Post-Cold War constitution-making. The collapse of the Soviet Union and its satellite states produced another wave of constitution-making. South Africa's 1996 constitution is widely regarded as one of the most progressive, with extensive socio-economic rights and a constitutional court empowered to enforce them. Eastern European constitutions varied, with some (Poland, Hungary) initially strong but later weakened through constitutional manipulation.
21st century trends. Constitutional design has become a global industry, with international organizations and scholars advising new constitutions. Iceland's 2011 attempt to crowdsource a constitution (ultimately not adopted by Parliament) and Chile's 2020-2022 constitutional process (a draft rejected by referendum) illustrate both the possibilities and limits of participatory constitution-making.
Bibliography [Master]
- Ackerman, Bruce. 1991. We the People: Foundations. Harvard University Press.
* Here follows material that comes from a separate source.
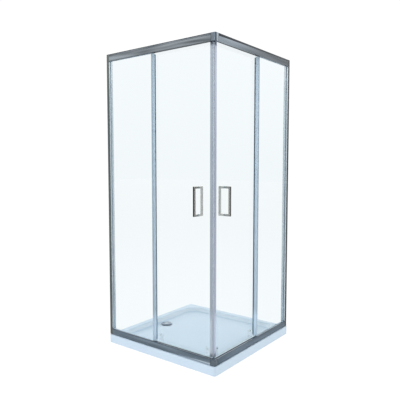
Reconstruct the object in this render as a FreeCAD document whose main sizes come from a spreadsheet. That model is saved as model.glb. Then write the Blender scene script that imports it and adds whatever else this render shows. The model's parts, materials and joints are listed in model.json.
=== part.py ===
import FreeCAD, Part
import os
import re
import Sketcher

# Corner shower enclosure: a square tray carries two framed glass wings that meet at the front
# corner. Each wing has a fixed pane beside the wall and a sliding door beside the corner.
# Frame: origin on the floor under the middle of the tray, +Z up, walls at -X and +Y.
# A place in a wing is given by along (distance from the outer corner along the wing),
# inset (distance inwards from the frame's outer face) and height.
# The front wing lies along X. The side wing is its mirror image in the tray's diagonal.

doc = FreeCAD.newDocument("shower_enclosure")
sheet = doc.addObject("Spreadsheet::Sheet", "Sizes")

sizes = [
    # tray
    ("tray_side", 900), ("tray_height", 55), ("tray_corner_radius", 14), ("tray_edge_radius", 3),
    ("rim_width", 46), ("rim_thickness", 5), ("skirt_wall", 6), ("basin_depth", 25),
    ("basin_slope_run", 14.4), ("basin_corner_radius", 110), ("basin_wall", 5), ("floor_wall", 5),
    ("floor_fall", 5), ("drain_from_edge", 118), ("drain_off_centre", 12), ("pan_flat", 2),
    ("recess_margin", 4), ("recess_depth", 3), ("drain_hole_margin", 2),
    # tray underside
    ("board_thickness", 12), ("board_margin", 60), ("board_hole_margin", 8),
    ("pad_size", 70), ("pad_from_board_edge", 90),
    # waste
    ("flange_thickness", 2.5), ("flange_clearance", 1), ("sleeve_wall", 2.2), ("sleeve_length", 14),
    ("sleeve_clearance", 0.2), ("waste_wall", 13), ("waste_lift", 1), ("waste_floor", 4),
    ("waste_outlet_diameter", 40), ("waste_bore_diameter", 58),
    ("strainer_wall", 1.5), ("strainer_clearance", 0.6), ("strainer_depth", 12),
    ("strainer_hole_diameter", 6), ("strainer_hole_circle", 26), ("strainer_lip", 2),
    ("strainer_lip_thickness", 1),
    ("cover_margin", 7), ("cover_thickness", 3.5), ("cover_crown", 1.2),
    ("cover_foot_diameter", 7), ("cover_foot_height", 2.4), ("cover_foot_margin", 6),
    # frame
    ("enclosure_height", 1900), ("frame_setback", 8), ("track_depth", 13.7),
    ("top_rail_height", 46), ("bottom_rail_height", 40), ("profile_wall", 1.8),
    ("fascia_radius", 1.4), ("groove_height", 11), ("groove_width", 1.8), ("groove_depth", 1),
    ("slot_inset", 8.5), ("slot_depth", 14), ("gasket_side", 1.5),
    ("shelf_height", 30), ("shelf_setback", 2),
    ("rib_from_wall", 5.95), ("rib_width", 2), ("rib_height", 2.2),
    ("base_lip_height", 5), ("corner_margin", 1), ("corner_radius", 9), ("corner_chamfer", 3),
    ("tongue_clearance", 0.3), ("tongue_length", 30),
    # wall channel and post
    ("channel_flange", 9.5), ("post_floor", 2.5), ("post_gap", 0.6), ("post_slot_depth", 10.5),
    ("tongue_gap", 1.5), ("post_slide_clearance", 0.4),
    ("wall_hole_radius", 3.5), ("wall_hole_margin", 250),
    # fixed pane
    ("fixed_span", 384.4), ("glass_thickness", 5), ("gasket_web", 2), ("gasket_proud", 0.8),
    ("edge_profile_wall", 1.5), ("edge_profile_leg", 10.5), ("fin_end_gap", 3.5),
    # door
    ("door_gap", 2.5), ("door_overlap", 12.5), ("door_bottom_gap", 3), ("door_top_gap", 2.5),
    ("door_open_margin", 64.4),
    ("stile_gap", 2.5), ("stile_width", 17.5), ("stile_wall", 1.5), ("stile_lip", 3.5), ("stile_web", 1.8),
    ("stile_end_gap", 3), ("seal_gap", 0.25), ("seal_shrink", 0.3),
    ("trailing_leg", 11.5), ("trailing_end_gap", 2), ("hook_gap", 1.8), ("hook_end_gap", 3),
    # handles
    ("handle_from_stile", 91), ("handle_above_tray", 953), ("handle_length", 178), ("handle_bar", 13),
    ("handle_projection", 40), ("handle_radius", 2.4), ("washer_thickness", 1), ("washer_inset", 0.3),
    ("stud_diameter", 6), ("stud_grip", 14), ("stud_clearance", 0.05), ("washer_seat", 0.2),
    # rollers
    ("wheel_groove_radius", 8), ("wheel_flange", 1.5), ("wheel_width", 6.5), ("wheel_bore_clearance", 0.05),
    ("groove_side_clearance", 0.6), ("wheel_play", 0.3), ("axle_diameter", 6), ("axle_head_edge", 1.5),
    ("axle_head_thickness", 1.4), ("axle_side_play", 0.3),
    ("hub_edge", 6), ("hub_thickness", 3.4), ("bush_wall", 2), ("bush_clearance", 0.2),
    ("roller_cap_edge", 9), ("roller_cap_thickness", 8), ("roller_cap_radius", 2.5),
    # lower rollers
    ("lead_guide_gap", 3.5), ("trail_guide_gap", 13.5),
    ("guide_width", 34), ("guide_length", 46), ("guide_depth", 11), ("guide_wall", 2.2),
    ("guide_above_edge", 6), ("slider_play", 0.15), ("slider_rise", 22), ("slider_drop", 8),
    ("tab_reach", 9), ("tab_height", 9), ("guide_pin_diameter", 8),
    ("spring_wire", 0.8), ("spring_side_gap", 0.4),
    # buffers and screws
    ("buffer_length", 12), ("buffer_gap", 0.5), ("buffer_side_gap", 4.7), ("buffer_height", 16),
    ("buffer_clearance", 0.2), ("screw_shank_diameter", 4), ("screw_head_diameter", 8),
    ("screw_head_height", 2.4), ("screw_length", 7), ("screw_clearance", 0.05),
    ("post_screw_margin", 200), ("post_screw_shift", 50),
    # how far a cut runs past a face
    ("overrun", 5),
]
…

- Dicey, A.V. 1885. Introduction to the Study of the Law of the Constitution. Macmillan.
- Dworkin, Ronald. 1977. Taking Rights Seriously. Harvard University Press.
- Elster, Jon. 1995. "Forces and Mechanisms in the Constitution-Making Process." Duke Law Journal 45(2): 364-396.
- Horowitz, Donald. 1985. Ethnic Groups in Conflict. University of California Press.
- Lijphart, Arend. 2004. "Constitutional Design for Divided Societies." Journal of Democracy 15(2): 96-109.
- Loewenstein, Karl. 1957. "Reflections on the Value of Constitutions in Our Revolutionary Age." In Constitutions and Constitutional Trends after World War II, ed. A.J. Zurcher. New York University Press.
- Strauss, David. 2010. The Living Constitution. Oxford University Press.
- Versteeg, Mila, and Emily Zackin. 2014. "American Constitutional Exceptionalism Revisited." University of Chicago Law Review 81: 1641-1707.